Repeat exactly what appears from the opening line of the listing to the line with "scale=24.0, detail=3.0, roughness=0.6)", inclusive.

- [Supplied material]:
------------------------------------------------------------
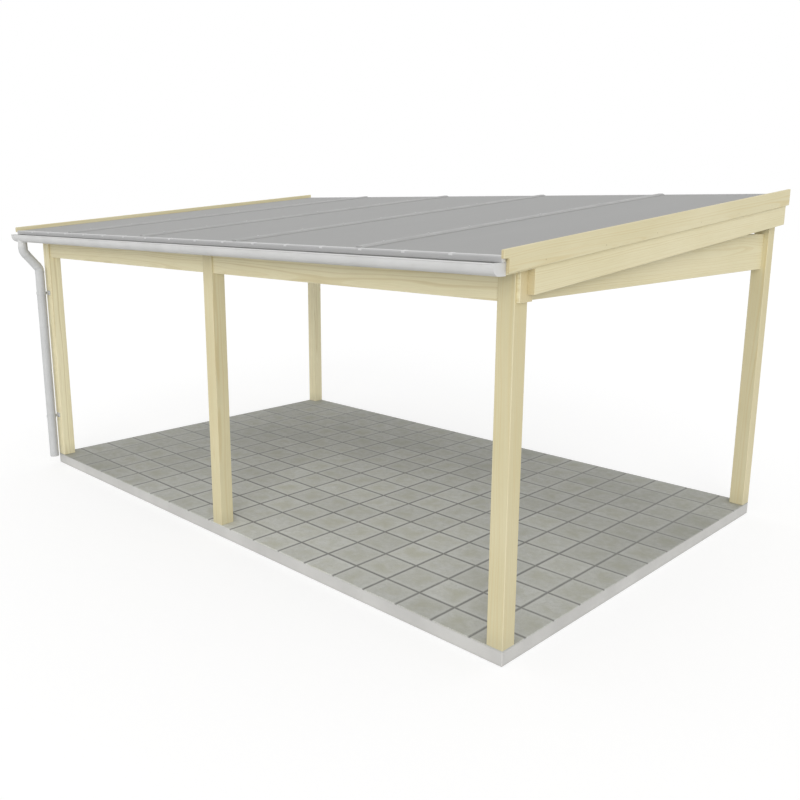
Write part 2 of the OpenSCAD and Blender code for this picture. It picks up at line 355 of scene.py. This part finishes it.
def timber(name, lie, warmth):
    """Planed spruce for one member, with its own rings, streaks and warmth."""
    look = Graph("timber_" + name, roughness=0.55)
    member = Member(name, lie)
    spot = look.place(turn=member.turn, shift=-member.middle)
    pith = Vector([rng.uniform(-most, most) for most in (PITH_ALONG, PITH_ASIDE, PITH_ASIDE)])
    slant = (0, rng.uniform(-HEART_SLANT, HEART_SLANT), rng.uniform(-HEART_SLANT, HEART_SLANT))
    rings = growth_rings(look, spot, pith, slant)
    fibre = drawn_grain(look, spot, pith, 0.02, scale=340.0, detail=3.0, roughness=0.6)
    broad = drawn_grain(look, spot, pith, 0.3, scale=3.1, detail=2.0, roughness=0.5)
    streak = drawn_grain(look, spot, pith, 0.05, scale=24.0, detail=3.0, roughness=0.6)

    tone = look.mix(look.span(broad, 0.3, 0.7), SPRUCE, SPRUCE_DARK)
    tone = look.mix(0.12 * warmth, tone, SPRUCE_WARM)
    # painted light: some members are mixed towards a paler spruce where brighter light falls on them
    tone = look.mix(PAINTED_LIGHT_SHARE.get(name, 0.0), tone, SPRUCE_PAINTED_LIGHT)
    ring_depth = look.span(broad, 0.25, 0.75, to_low=0.35, to_high=0.6 + 0.1 * warmth)
    tone = look.mix(look.times(look.span(rings, 0.42, 0.72), ring_depth), tone, LATE_WOOD)
    tone = look.mix(look.span(fibre, 0.42, 0.75, to_high=0.22), tone, FIBRE)
    tone = look.mix(look.span(streak, 0.55, 0.8, to_high=0.25), tone, STREAK)
    tone = add_knots(look, tone, spot, pith)
    tone = add_wear(look, tone, member, spot, streak, broad)

    height = look.math("ADD", look.times(rings, 0.6), look.times(fibre, 0.5))
    roughness = look.span(fibre, 0.3, 0.7, to_low=0.5, to_high=0.62)
    return look.finish(tone, height, depth=0.0004, strength=0.35, roughness=roughness)


# ---------------------------------------------------------------- slab materials

CONCRETE = linear(196, 195, 192)
CONCRETE_PALE = linear(207, 206, 203)
GRIT = linear(178, 177, 174)
DAMP = linear(160, 158, 152)
PORE = linear(150, 149, 146)
RUBBED_CONCRETE = linear(216, 215, 211)
DAMP_HEIGHT = 0.03
RUBBED_EDGE = 0.008

STONE = linear(227, 228, 224)
STONE_DARK = linear(213, 214, 208)
STONE_OLIVE = linear(206, 206, 191)
STONE_RIM = linear(236, 237, 234)
STONE_GRAIN = linear(178, 179, 172)
DARKEST_TILE = linear(166, 167, 161)
JOINT_DIRT = linear(142, 143, 138)
GROUT = linear(134, 134, 131)
GROUT_PALE = linear(154, 154, 150)

# an oval inside the front bays where a painted pool of light leaves the tiles palest
LIT_POOL_MIDDLE = Vector((0.7, -1.0, deck_z))
LIT_POOL_SHAPE = Vector((0.75, 1.0, 1.0))
LIT_POOL_CORE = 0.5  # as pale as this far from the middle
LIT_POOL_REACH = 2.5  # and at their most shaded from here on
POOL_EDGE_SHADE = (0.65, 0.65, 0.64)  # painted shade: what the stone's colour is multiplied by there


def concrete():
    """Pale cast edge of the slab, with clouds, pores, a rubbed top edge and a slightly damp foot."""
    look = Graph("slab_concrete", roughness=0.8)
    middle = (slab_low + slab_high) / 2
    spot = look.place(shift=-middle)
    clouds = look.noise(spot, scale=2.2, detail=5.0, roughness=0.6)
    grit = look.noise(spot, scale=160.0, detail=3.0, roughness=0.6)
    pits = look.span(look.cells(spot, scale=55.0), 0.03, 0.12)

    tone = look.mix(look.span(clouds, 0.3, 0.7), CONCRETE, CONCRETE_PALE)
    tone = look.mix(look.span(grit, 0.5, 0.8, to_high=0.25), tone, GRIT)
    foot = -middle.z
    damp = look.fade(look.dot(spot, UP), foot, foot + DAMP_HEIGHT, full=0.22)
    tone = look.mix(damp, tone, DAMP)
    tone = look.mix(look.fade(pits, 0.0, 1.0, full=0.3), tone, PORE)
    edge = look.arris(spot, (slab_high - slab_low) / 2, RUBBED_EDGE)
    pale_share = look.times(edge, look.span(grit, 0.4, 0.6, to_low=0.1, to_high=0.5))
    tone = look.mix(pale_share, tone, RUBBED_CONCRETE)

    height = look.math("ADD", look.times(grit, 0.4), pits)
    roughness = look.span(grit, 0.3, 0.7, to_low=0.72, to_high=0.88)
    return look.finish(tone, height, depth=0.0008, strength=0.4, roughness=roughness)


def from_tile_edge(look):
    """How far a point is from its tile's nearest edge, in tile widths."""
    uv = look.node("ShaderNodeUVMap", {"uv_map": "tile"}).outputs["UV"]
    parts = look.node("ShaderNodeSeparateXYZ", Vector=uv).outputs
    nearest = [look.math("MINIMUM", part, look.math("SUBTRACT", 1.0, part)) for part in parts[:2]]
    return look.math("MINIMUM", *nearest)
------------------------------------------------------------
- [Exercise solution]:
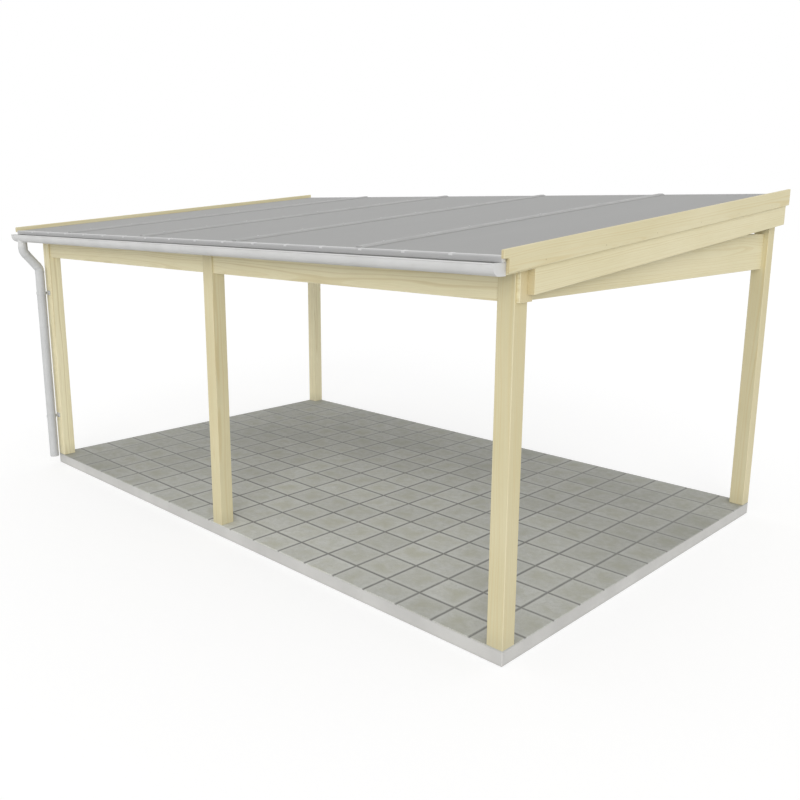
Write part 2 of the OpenSCAD and Blender code for this picture. It picks up at line 355 of scene.py. This part finishes it.
def timber(name, lie, warmth):
    """Planed spruce for one member, with its own rings, streaks and warmth."""
    look = Graph("timber_" + name, roughness=0.55)
    member = Member(name, lie)
    spot = look.place(turn=member.turn, shift=-member.middle)
    pith = Vector([rng.uniform(-most, most) for most in (PITH_ALONG, PITH_ASIDE, PITH_ASIDE)])
    slant = (0, rng.uniform(-HEART_SLANT, HEART_SLANT), rng.uniform(-HEART_SLANT, HEART_SLANT))
    rings = growth_rings(look, spot, pith, slant)
    fibre = drawn_grain(look, spot, pith, 0.02, scale=340.0, detail=3.0, roughness=0.6)
    broad = drawn_grain(look, spot, pith, 0.3, scale=3.1, detail=2.0, roughness=0.5)
    streak = drawn_grain(look, spot, pith, 0.05, scale=24.0, detail=3.0, roughness=0.6)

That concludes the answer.